Thankfully, the hangover is passing. Contemporary work by varied scholars like Antonio Damasio, Joseph LeDoux, Robert Solomon, and Martha Nussbaum are helping us realize that the old either-or’s (reason or emotion/thought or feeling/mind or body) are wrong. Feeling isn’t the opposite of thought; it shapes how we think. Just read popular contemporary writers like Malcolm Gladwell (Blink) or David Brooks (The Social Animal) to see not only how important our emotions are to understanding who we are, how we think, and how we behave but also how revolutionary it is for us to be getting over Descartes.
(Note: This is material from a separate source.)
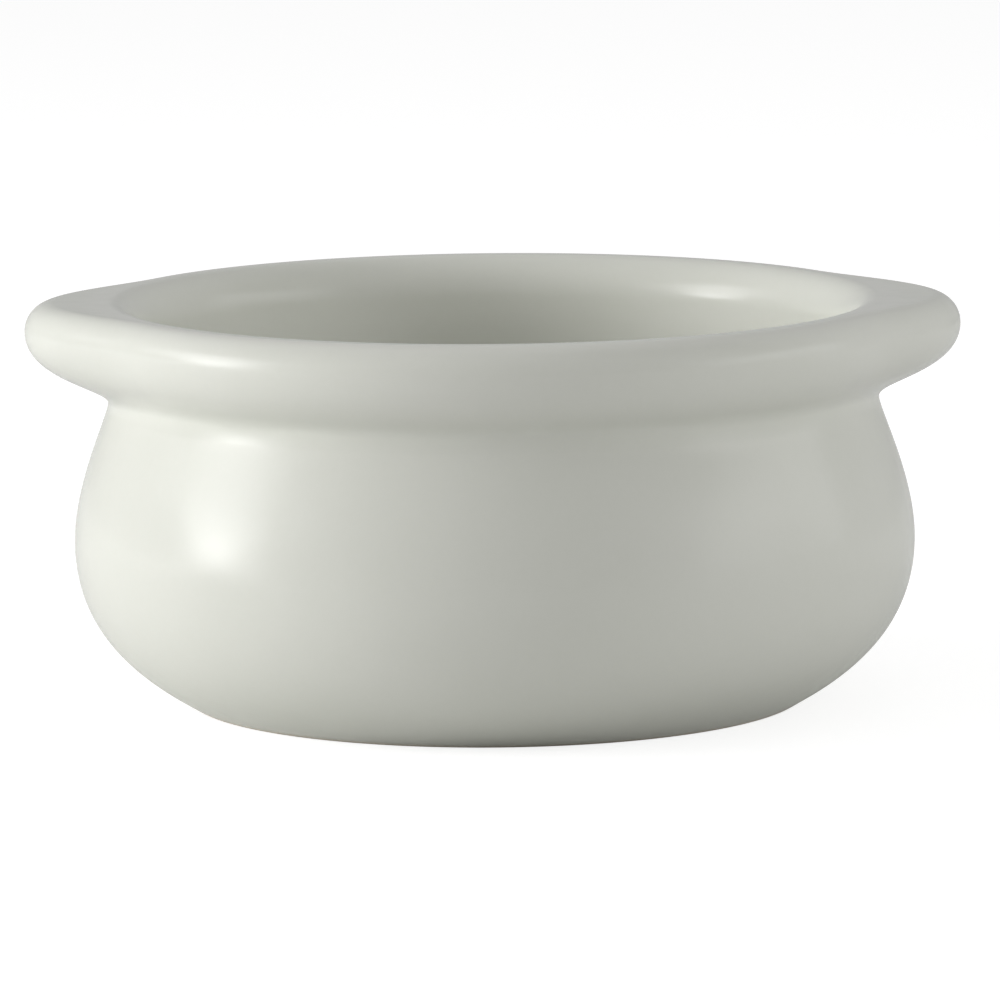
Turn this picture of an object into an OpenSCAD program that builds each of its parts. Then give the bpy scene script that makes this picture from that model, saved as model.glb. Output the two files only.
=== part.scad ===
// French onion soup crock: a round-bellied bowl on a low foot ring, with a rolled rim
// and two lugs drawn out of the rim, one on each side.
// Millimetres. Z is up, X runs through both lugs, Y = 0 is the plane that halves them,
// and the origin is the centre of the foot ring on the table.

/* [Bowl] */
// Diameter at the widest line of the belly
belly_d = 122.4; // [110:0.2:140]
// Height of the widest line of the belly
belly_height = 23.4; // [20:0.1:28]
// How far the neck is drawn in from the belly, on each side, at the seat of the rim
neck_draw = 5.1; // [2:0.1:8]
// Lean of the neck's outside at that seat, in degrees away from upright
neck_lean = 11; // [6:1:16]
// Height from the table to the crest of the rim
crock_height = 58.5; // [54:0.1:70]
// Thickness of the wall, all the way up to the mouth
wall = 4.8; // [3.6:0.1:6]
// Thickness of the floor above the recess of the foot
floor_thickness = 6; // [4:0.5:9]
// Width of the round corner between the level floor and the inside of the belly
inner_corner = 17.4; // [10:0.2:24]
// Slope of foot ring and belly where they meet, in degrees away from upright
foot_flare = 59; // [50:1:66]
// Share of the way out to the belly over which it keeps that slope
foot_slope_share = 0.59; // [0.45:0.01:0.75]
// Share of the belly's lower half over which it keeps upright below its widest line
belly_low_share = 0.47; // [0.3:0.01:0.6]
// Share of the belly's upper half over which it keeps upright above its widest line
belly_high_share = 0.41; // [0.25:0.01:0.55]
// Share of the same upper half over which the neck keeps its lean below the seat
neck_share = 0.13; // [0.08:0.01:0.3]

/* [Foot ring] */
// Outer diameter of the foot ring at its joint with the bowl
foot_d = 94.6; // [85:0.2:100]
// Height of the foot ring, and so the depth of the recess inside it
foot_height = 1.5; // [1.4:0.1:2.5]
// Width of the flat face that the crock stands on
foot_land = 4; // [2.5:0.5:6]
// How far the inner side of the ring leans outward from joint to table
foot_draft = 0.8; // [0.3:0.1:1.5]

/* [Rim roll] */
// How far the rolled rim stands out beyond the neck, on each side
rim_overhang = 4.7; // [4:0.1:8]
// Height of rim and lugs, from their seat on the neck to the crest
rim_height = 15.2; // [13:0.1:18]
// Rounding of the outer top edge of rim and lugs
rim_edge_r = 4.2; // [3:0.1:4.6]
// Width of the level crest along the top of the rim
crest_land = 0.8; // [0.4:0.1:1.4]
// Height of the neck between the seat and the crease under the rolled rim
rim_collar = 1.9; // [1:0.1:2.4]
// Depth of the rounding from the crest down into the mouth
lip_depth = 6; // [4:0.5:8]
// Share of the underside's height over which the crease keeps upright before it turns out
crease_share = 0.27; // [0.15:0.01:0.3]
// Share of the underside's height over which it keeps upright below the outermost line
underside_share = 0.68; // [0.5:0.01:0.7]

/* [Lugs] */
// How far the tip of a lug stands out beyond the rolled rim
lug_reach = 7.2; // [4:0.1:12]
// Angle, either side of the X axis, over which a lug grows out of the round rim
lug_half_angle = 31; // [22:1:40]
// Height of the neck between the seat and the crease under a lug's tip
lug_collar = 0.6; // [0.3:0.1:0.9]

/* [Hidden] */
$fn = 180;

// Radii and heights that follow from the sizes above
belly_r = belly_d / 2;
neck_r = belly_r - neck_draw;
mouth_r = neck_r - wall;
rim_r = neck_r + rim_overhang;
crest_r = rim_r - rim_edge_r - crest_land;
foot_r = foot_d / 2;
land_outer_r = foot_r - foot_height * tan(foot_flare);
land_inner_r = land_outer_r - foot_land;
neck_height = crock_height - rim_height;
edge_height = crock_height - rim_edge_r;
floor_top = foot_height + floor_thickness;

// Steps along each curve and across each lug, and the handle that makes a curve round
curve_steps = 20;
collar_steps = 3;
under_steps = 11;
edge_steps = 8;
lip_steps = 7;
lug_steps = 24;
round_share = 0.5523;

// Glazed and bare colours, a shade apart so that the pieces can be told from each other
glaze_colour = [0.86, 0.87, 0.84];
rim_colour = [0.80, 0.82, 0.78];
lug_colour = [0.73, 0.76, 0.71];
bare_colour = [0.80, 0.74, 0.64];

// One point of the curve that leaves a towards b and arrives at d from c
function curve_point(a, b, c, d, t) =
    pow(1 - t, 3) * a + 3 * pow(1 - t, 2) * t * b + 3 * (1 - t) * t * t * c + pow(t, 3) * d;

// The points of that curve after its first one
function curve(a, b, c, d, steps) =
    [for (i = [1 : steps]) curve_point(a, b, c, d, i / steps)];

// A quarter of a round or oval from a to d, level at a and upright at d
function quarter_level_first(a, d, steps) =
    curve(a, [a[0] + (d[0] - a[0]) * round_share, a[1]],
        [d[0], d[1] + (a[1] - d[1]) * round_share], d, steps);

// A quarter of a round or oval from a to d, upright at a and level at d
function quarter_upright_first(a, d, steps) =
    curve(a, [a[0], a[1] + (d[1] - a[1]) * round_share],
        [d[0] + (a[0] - d[0]) * round_share, d[1]], d, steps);

// An upright curve from a to d that keeps upright over a share of its height at each end
function upright_curve(a, d, low_share, high_share, steps) =
    let (rise = d[1] - a[1])
    curve(a, a + [0, rise * low_share], d - [0, rise * high_share], d, steps);

// Points of a list in the opposite order
function reversed(points) = [for (i = [len(points) - 1 : -1 : 0]) points[i]];

// The side of the bowl from its widest line up to the neck, set in by the given depth and
// leaning in by the given angle where it ends
function upper_side(inset, lean) =
    let (
        widest = [belly_r - inset, belly_height],
        end = [neck_r - inset, neck_height],
        rise = neck_height - belly_height
    )
    curve(widest, widest + [0, rise * belly_high_share],
        end + rise * neck_share * [tan(lean), -1], end, curve_steps);

// The outer side of the bowl from the foot up to its widest line
function lower_side() =
    let (
        start = [foot_r, foot_height],
        widest = [belly_r, belly_height],
        slope = [1, 1 / tan(foot_flare)]
    )
    concat([start],
        curve(start, start + (belly_r - foot_r) * foot_slope_share * slope,
            widest - [0, (belly_height - foot_height) * belly_low_share], widest, curve_steps));

// The inner side from the level floor up to the widest line
function inner_side() =
    let (start = [belly_r - wall - inner_corner, floor_top])
    concat([start], quarter_level_first(start, [belly_r - wall, belly_height], curve_steps));

// The neck between the seat and the crease: it loses its lean evenly, so it closes in by
// half of what the lean would give over the whole height, and the crease is upright
function crease_above(seat, collar) = seat + collar * [-tan(neck_lean) / 2, 1];

function collar_curve(seat, crease) =
    let (bend = [crease[0], (seat[1] + crease[1]) / 2])
    curve(seat, seat + (bend - seat) * 2 / 3, crease + (bend - crease) * 2 / 3, crease,
        collar_steps);

// Section through rim or lug, from the seat outside, under the edge, over the crest and
// down into the mouth: reach is the outermost radius, collar the height up to the crease
function rim_section(reach, collar) =
    let (
        seat = [neck_r, neck_height],
        crease = crease_above(seat, collar),
        outermost = [reach, edge_height],
        shoulder = [reach - rim_edge_r, crock_height],
        crest = [crest_r, crock_height],
        lip = [mouth_r, crock_height - lip_depth]
    )
    concat([seat],
        collar_curve(seat, crease),
        upright_curve(crease, outermost, crease_share, underside_share, under_steps),
        quarter_upright_first(outermost, shoulder, edge_steps),
        [crest],
        quarter_level_first(crest, lip, lip_steps),
        [[mouth_r, neck_height]]);

// The bowl: level floor, round belly and drawn-in neck, turned in one piece
module bowl() {
    color(glaze_colour)
        rotate_extrude()
            polygon(concat(
                [[0, foot_height]],
                lower_side(),
                upper_side(0, neck_lean),
                reversed(upper_side(wall, 0)),
                reversed(inner_side()),
                [[0, floor_top]]
            ));
}

// The foot ring: flat bare face below, outer side in line with the belly that it carries
module foot_ring() {
    color(bare_colour)
        rotate_extrude()
            polygon([
                [land_inner_r - foot_draft, foot_height],
                [land_inner_r, 0],
                [land_outer_r, 0],
                [foot_r, foot_height]
            ]);
}

// A stretch of the round rim between the two lugs, starting at the given angle
module rim_stretch(start) {
    color(rim_colour)
        rotate([0, 0, start])
            rotate_extrude(angle = 180 - 2 * lug_half_angle)
                polygon(rim_section(rim_r, rim_collar));
}

module back_rim_roll() {
    rim_stretch(lug_half_angle);
}

module front_rim_roll() {
    rim_stretch(180 + lug_half_angle);
}

// Angle of one section across a lug
function lug_angle(i) = lug_half_angle * (2 * i / lug_steps - 1);

// How far a lug is grown at an angle from its own middle: 1 at the tip, 0 at its ends
function growth(angle) = pow(cos(90 * angle / lug_half_angle), 2);

// The section of a lug at one angle: the round rim's at both ends, the tip's in the middle
function lug_section(i) =
    let (grown = growth(lug_angle(i)))
    rim_section(rim_r + lug_reach * grown, rim_collar + (lug_collar - rim_collar) * grown);

// A lug: sections from one end to the other, skinned all round and closed at both ends
module lug() {
    sections = [for (i = [0 : lug_steps]) lug_section(i)];
    count = len(sections[0]);
    corners = [
        for (i = [0 : lug_steps])
            for (p = sections[i])
                [p[0] * cos(lug_angle(i)), p[0] * sin(lug_angle(i)), p[1]]
    ];
    sides = [
        for (i = [0 : lug_steps - 1])
            for (j = [0 : count - 1])
                let (a = i * count + j, b = i * count + (j + 1) % count)
                each [[a, a + count, b], [b, a + count, b + count]]
    ];
    first_end = [for (j = [0 : count - 1]) j];
    last_end = [for (j = [count - 1 : -1 : 0]) lug_steps * count + j];
    color(lug_colour)
        polyhedron(corners, concat(sides, [first_end, last_end]), convexity = 4);
}

module right_lug() {
    lug();
}

module left_lug() {
    rotate([0, 0, 180])
        lug();
}

bowl();
foot_ring();
front_rim_roll();
back_rim_roll();
left_lug();
right_lug();
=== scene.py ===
import bpy
import numpy as np
from mathutils import Matrix


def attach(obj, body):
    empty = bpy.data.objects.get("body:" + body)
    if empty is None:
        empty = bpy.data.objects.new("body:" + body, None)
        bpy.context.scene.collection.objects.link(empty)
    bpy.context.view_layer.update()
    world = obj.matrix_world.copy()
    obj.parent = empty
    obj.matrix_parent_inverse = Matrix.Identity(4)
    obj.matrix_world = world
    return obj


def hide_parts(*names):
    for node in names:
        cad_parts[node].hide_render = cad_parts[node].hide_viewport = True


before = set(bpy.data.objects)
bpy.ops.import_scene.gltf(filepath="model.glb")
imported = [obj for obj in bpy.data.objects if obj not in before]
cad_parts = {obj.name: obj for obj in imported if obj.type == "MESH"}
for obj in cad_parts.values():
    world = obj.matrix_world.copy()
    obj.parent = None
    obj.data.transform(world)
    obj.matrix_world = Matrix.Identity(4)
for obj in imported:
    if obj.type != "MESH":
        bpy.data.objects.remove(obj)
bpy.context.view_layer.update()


# Bowl
# The body of the crock, from the floor up to the narrow neck: white stoneware shaped on a
# wheel in one piece, then dipped in an off-white glaze that fuses to it in the kiln.

BELLY_RADIUS = 0.0612
BELLY_HEIGHT = 0.0234
NECK_RADIUS = 0.0561
NECK_HEIGHT = 0.0433
NECK_LEAN = np.radians(11)
WALL = 0.0048
INNER_CORNER = 0.0174
FLOOR_TOP = 0.0075
FOOT_RADIUS = 0.0473
FOOT_HEIGHT = 0.0015
FOOT_FLARE = np.radians(59)
FOOT_SLOPE_SHARE = 0.59
BELLY_LOW_SHARE = 0.47
BELLY_HIGH_SHARE = 0.41
NECK_SHARE = 0.13
ROUND_SHARE = 0.5523

# A point nearer to the upright axis than this counts as lying on it
ON_AXIS = 1e-6

# Steps round a whole turn and along each run of the section
TURN_STEPS = 360
UPPER_STEPS = 44
LOWER_STEPS = 48
INNER_STEPS = 36
FLAT_STEPS = 8


def run_between(a, b, c, d, steps):
    """A run of the section that leaves a towards b and reaches d from c, with directions.

    A point is (1-t)^3 a + 3 (1-t)^2 t b + 3 (1-t) t^2 c + t^3 d for t from 0 to 1, and the
    direction there is the slope of that sum, 3 (1-t)^2 (b-a) + 6 (1-t) t (c-b) + 3 t^2 (d-c).
    """
    a, b, c, d = (np.array(p, float) for p in (a, b, c, d))
    t = np.linspace(0, 1, steps + 1)[:, None]
    u = 1 - t
    points = u**3 * a + 3 * u**2 * t * b + 3 * u * t**2 * c + t**3 * d
    return points, 3 * u**2 * (b - a) + 6 * u * t * (c - b) + 3 * t**2 * (d - c)


def straight_run(a, d, steps=1):
    """A straight run of the section from a to d, in equal steps."""
    a, d = np.array(a, float), np.array(d, float)
    return run_between(a, a + (d - a) / 3, d - (d - a) / 3, d, steps)


def level_first(a, d, steps):
    """A quarter of an oval from a to d that is level at a and upright at d.

    At either end it heads for the corner between them, over ROUND_SHARE of the way there.
    """
    b = [a[0] + (d[0] - a[0]) * ROUND_SHARE, a[1]]
    c = [d[0], d[1] + (a[1] - d[1]) * ROUND_SHARE]
    return run_between(a, b, c, d, steps)


def upright_first(a, d, steps):
    """The same quarter turned over, so that it is upright at a and level at d."""
    b = [a[0], a[1] + (d[1] - a[1]) * ROUND_SHARE]
    c = [d[0] + (a[0] - d[0]) * ROUND_SHARE, d[1]]
    return run_between(a, b, c, d, steps)


def upright_run(a, d, low_share, high_share, steps):
    """A run from a to d that keeps upright over a share of its height at either end."""
    rise = d[1] - a[1]
    b = [a[0], a[1] + low_share * rise]
    c = [d[0], d[1] - high_share * rise]
    return run_between(a, b, c, d, steps)


def backwards(run):
    """The same run, walked from its end to its start."""
    return run[0][::-1], -run[1][::-1]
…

Even more thankfully, all this new attention to the role of the emotions in human life has opened up fresh understandings of a book chock-full of emotional behavior: The Bible. In this edition of @ This Point, we get to hear from not one but two biblical scholars who have been thinking about the relationship between faith and feeling in the Bible: Matthew Schlimm, whose article leads off this edition, and Columbia Seminary’s own Christine Yoder. They are joined by George Stroup (theology) and Skip Johnson (pastoral care), both of C.T.S. and both careful and insightful thinkers in their own areas. Collectively, their perspectives and their feelingly insightful wisdom make this a strong and provocative edition of the journal. And C.T.S. graduate Kathy Wolf Reed has contributed helpful curricular materials for the use of the essays in adult education classes.
Collectively, they give us a lot to think—and feel—about, and we’re better off for it.